§ **Records provided**
== == ==
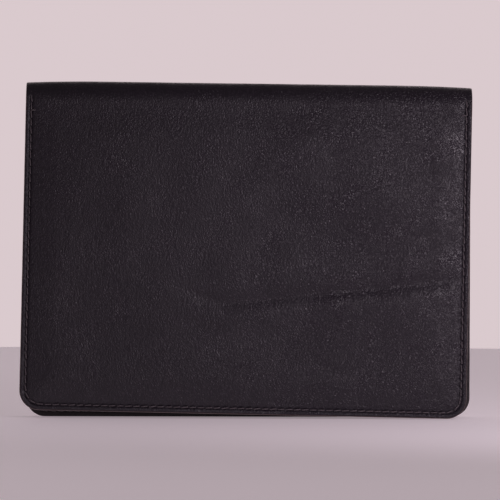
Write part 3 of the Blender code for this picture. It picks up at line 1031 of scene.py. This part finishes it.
WINDOW_PLACE = Vector((0.22, -0.32, 0.16))
WINDOW_TARGET = Vector((0.070, 0.0, 0.05))
window_data = bpy.data.lights.new("window", "AREA")
window_data.shape = "RECTANGLE"
window_data.size = 0.13
window_data.size_y = 0.13
window_data.energy = 0.092
window_data.color = (1.0, 0.86, 0.97)
window_data.spread = math.radians(70.0)
window = put_in_scene("window", window_data)
window.location = WINDOW_PLACE
window.rotation_euler = (WINDOW_TARGET - WINDOW_PLACE).to_track_quat("-Z", "Y").to_euler()

world = bpy.data.worlds.new("studio")
world.use_nodes = True
bpy.context.scene.world = world
sky = world.node_tree
background = sky.nodes["Background"]


def sky_node(kind, inputs=(), **settings):
    return add_node(sky, kind, inputs, **settings).outputs


def sky_range(value, low, high, to_low, to_high):
    values = {"Value": value, "From Min": low, "From Max": high, "To Min": to_low, "To Max": to_high}
    return sky_node("ShaderNodeMapRange", values, interpolation_type="SMOOTHSTEP")["Result"]


# The backdrop looks plain and pale, while the light it gives fades overhead and to the left.
heading = sky_node("ShaderNodeSeparateXYZ", {0: sky_node("ShaderNodeTexCoord")["Generated"]})
from_right = sky_range(heading["X"], -0.6, 0.9, 0.02, 0.18)
low_down = sky_range(heading["Z"], 0.20, 0.50, 1.0, 0.0)
in_front = sky_node("ShaderNodeMath", {0: from_right, 1: low_down}, operation="MULTIPLY")[0]
at_back = sky_range(heading["Z"], 0.30, 0.60, 1.35, 0.0)
behind = sky_range(heading["Y"], -0.05, 0.40, 0.0, 1.0)
room = sky_node("ShaderNodeMix", {0: behind, 2: in_front, 3: at_back}, data_type="FLOAT")[0]
lit = sky_node("ShaderNodeMath", {0: room, 1: 0.16}, operation="ADD")[0]
seen = sky_node("ShaderNodeLightPath")["Is Camera Ray"]
strength = sky_node("ShaderNodeMix", {0: seen, 2: lit, 3: 1.0}, data_type="FLOAT")[0]
sky.links.new(strength, background.inputs["Strength"])
background.inputs["Color"].default_value = (0.70, 0.59, 0.615, 1.0)
bpy.context.scene.view_settings.view_transform = "Standard"
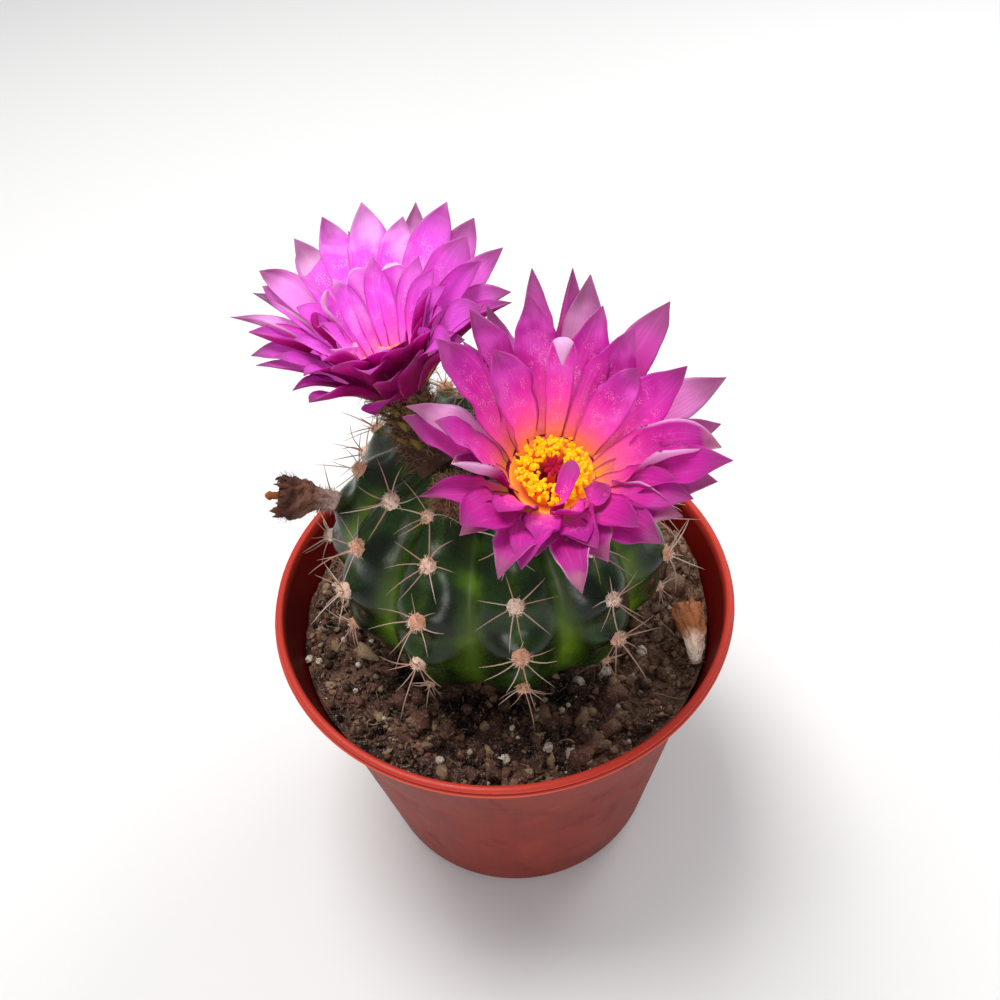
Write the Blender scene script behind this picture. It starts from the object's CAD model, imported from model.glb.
"""Looks of the potted round cactus in bloom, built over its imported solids.

Sizes are millimetres in the classes and metres in the meshes. -Y faces the viewer and +Z is up.
"""

import logging
from dataclasses import dataclass, field, replace
from enum import Enum
from typing import Mapping, Sequence

import bmesh
import bpy
import numpy as np
from mathutils import Matrix


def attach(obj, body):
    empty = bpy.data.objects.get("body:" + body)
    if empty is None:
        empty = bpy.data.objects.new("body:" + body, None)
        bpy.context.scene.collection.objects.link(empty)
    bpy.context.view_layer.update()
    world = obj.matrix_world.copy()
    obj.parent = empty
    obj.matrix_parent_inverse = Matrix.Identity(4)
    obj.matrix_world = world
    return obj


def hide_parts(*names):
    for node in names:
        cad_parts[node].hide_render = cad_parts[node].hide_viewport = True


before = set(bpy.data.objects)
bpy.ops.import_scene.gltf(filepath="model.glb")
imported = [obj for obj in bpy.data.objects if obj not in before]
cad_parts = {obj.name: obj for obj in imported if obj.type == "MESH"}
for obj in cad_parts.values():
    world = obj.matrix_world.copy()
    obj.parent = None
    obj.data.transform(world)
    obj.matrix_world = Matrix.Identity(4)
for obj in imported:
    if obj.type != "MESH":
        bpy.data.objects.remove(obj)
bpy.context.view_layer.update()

LOG = logging.getLogger("cactus")
Array = np.ndarray
Triple = tuple[float, float, float]
Colour = Triple
MM = 0.001
TURN = 2 * np.pi
GOLDEN = 137.5
GAP = 0.35
UP = np.array([0, 0, 1.0])
NO_QUADS = np.zeros((0, 4), int)


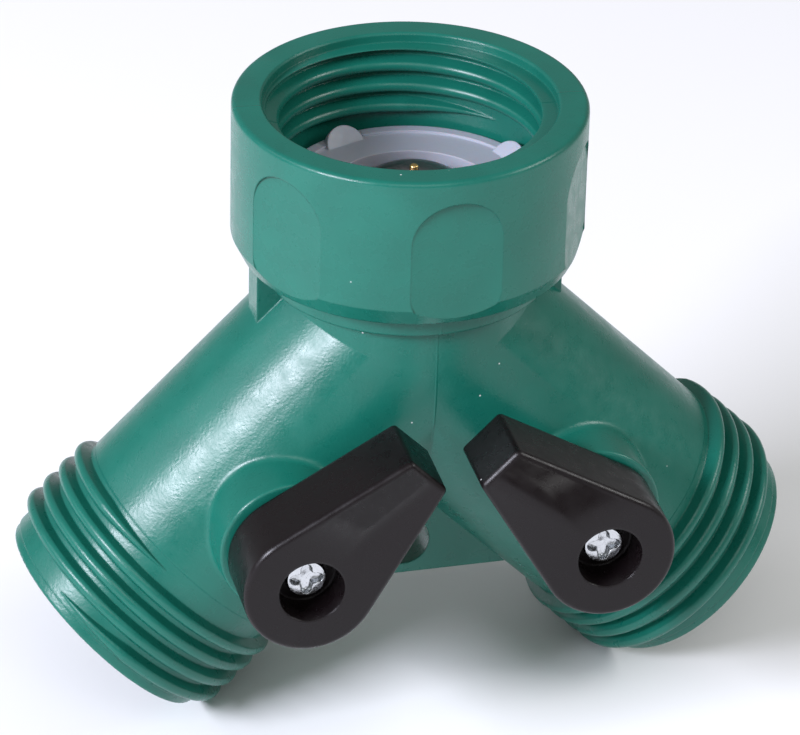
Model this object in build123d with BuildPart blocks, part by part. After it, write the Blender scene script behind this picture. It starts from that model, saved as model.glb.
== == ==
§ **Work instructions**
From the "imported = [obj" line to the close of the listing, restate each line word for word.

§ **Response to this task**
imported = [obj for obj in bpy.data.objects if obj not in before]
cad_parts = {obj.name: obj for obj in imported if obj.type == "MESH"}
for obj in cad_parts.values():
    world = obj.matrix_world.copy()
    obj.parent = None
    obj.data.transform(world)
    obj.matrix_world = Matrix.Identity(4)
for obj in imported:
    if obj.type != "MESH":
        bpy.data.objects.remove(obj)
bpy.context.view_layer.update()

LOG = logging.getLogger("cactus")
Array = np.ndarray
Triple = tuple[float, float, float]
Colour = Triple
MM = 0.001
TURN = 2 * np.pi
GOLDEN = 137.5
GAP = 0.35
UP = np.array([0, 0, 1.0])
NO_QUADS = np.zeros((0, 4), int)


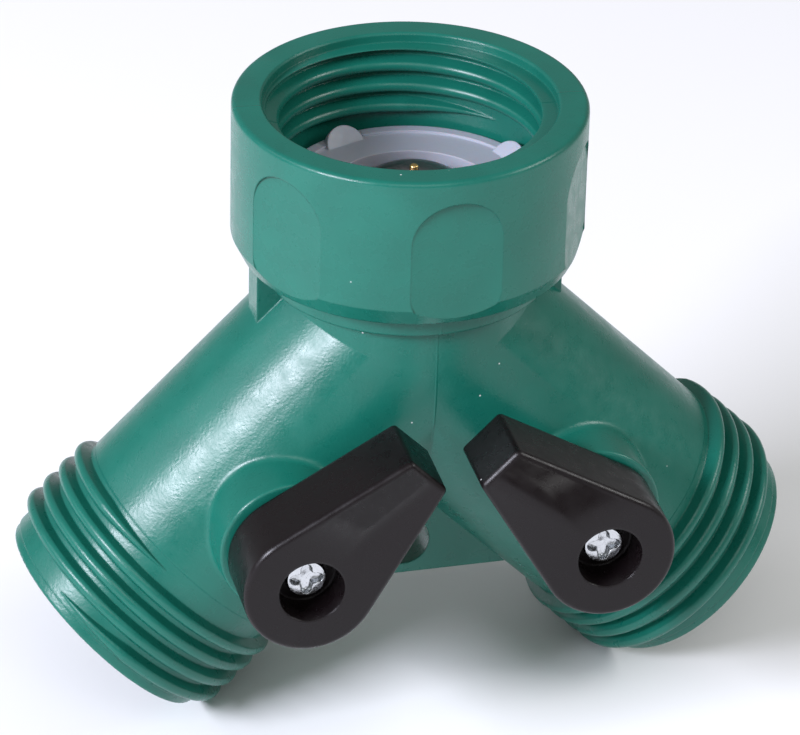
Model this object in build123d with BuildPart blocks, part by part. After it, write the Blender scene script behind this picture. It starts from that model, saved as model.glb.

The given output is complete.